23 января 1517 г. Вальтер фон Плетенберг писал великому магистру, что в настоящее время татары находятся в состоянии войны с русскими, а на литовской границе между русскими и поляками (так по тексту — А. Л.) не происходит никаких боевых действий.[460] Это было всего лишь временным затишьем, передышкой на литовско-русской границе.
10 февраля 1517 г. на Петроковском сейме были обговорены решения о продолжении боевых действий. Кампания 1516 г. показала, что с собственными силами рассчитывать на какой бы то ни было серьезный успех не стоит. Чтобы сэкономить средства, в Польскую Корону была отправлена делегация с просьбой взять на себя половину расходов на крымских татар. Послам ответили категорично: поминки татарам платит также и Корона, поэтому поляки не обязаны брать на себя траты на подкупы крымчаков.[461] Тем не менее, литовскому войску был придан наемный контингент под командованием ветеранов войны «с московитами», Фирлея и Сверчовского.
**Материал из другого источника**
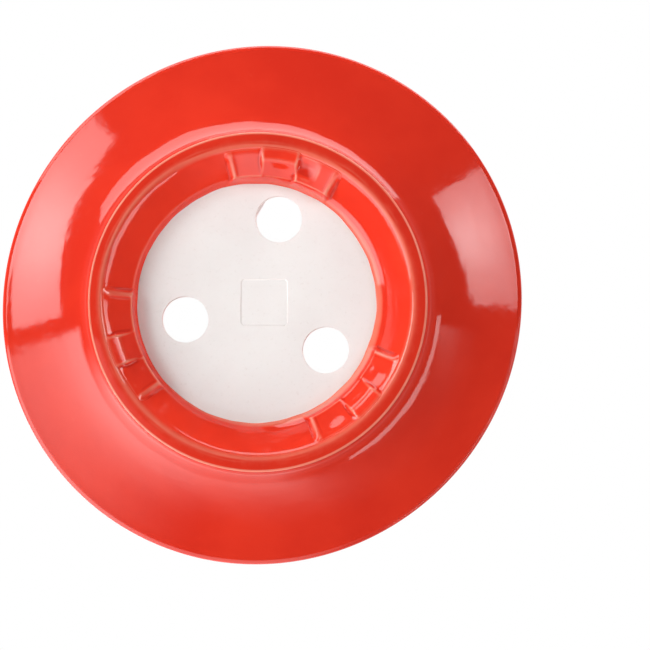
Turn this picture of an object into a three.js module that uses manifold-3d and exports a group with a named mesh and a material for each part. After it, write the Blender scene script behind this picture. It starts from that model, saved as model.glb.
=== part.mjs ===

Лазутчики доносили королю Сигизмунду, что в связи с продолжающейся войной московский князь собрал с периферии все возможные силы для борьбы с крымским ханом — и теперь северо-восточные окраины «Московии» фактически оголены. На военном совете в Полоцке было принято решение развивать наступление на крепость Опочку, а затем и на весь северо-запад России.
Текста королевской окружной грамоты о сборе войска в актах Литовской Метрики не обнаружено, в Acta Tomiciana имеется ее вариант, написанный латынью (написана в день св. Станислава 11 апреля 1517 г.).[462] Войска должны были собраться в Полоцке к сентябрю и «в день св. Марии» (т. е. в день празднования Рождества Богородицы) выступить в поход на Опочку, которую, по разведданным, защищал небольшой гарнизон. Главная цель похода, озвученная в грамоте, — «силой склонить к миру на почетных и выгодных для нас условиях». В помощь ополчению придано достаточное число наемных тяжеловооруженных воинов — «gravioris armature».
По стране был послан королевский указ собрать «серебщину» — средства на ведение войны: «положили серебщижну на все паньство Отчизну нашу Великое князьство Литовское для великойе потребы».[463]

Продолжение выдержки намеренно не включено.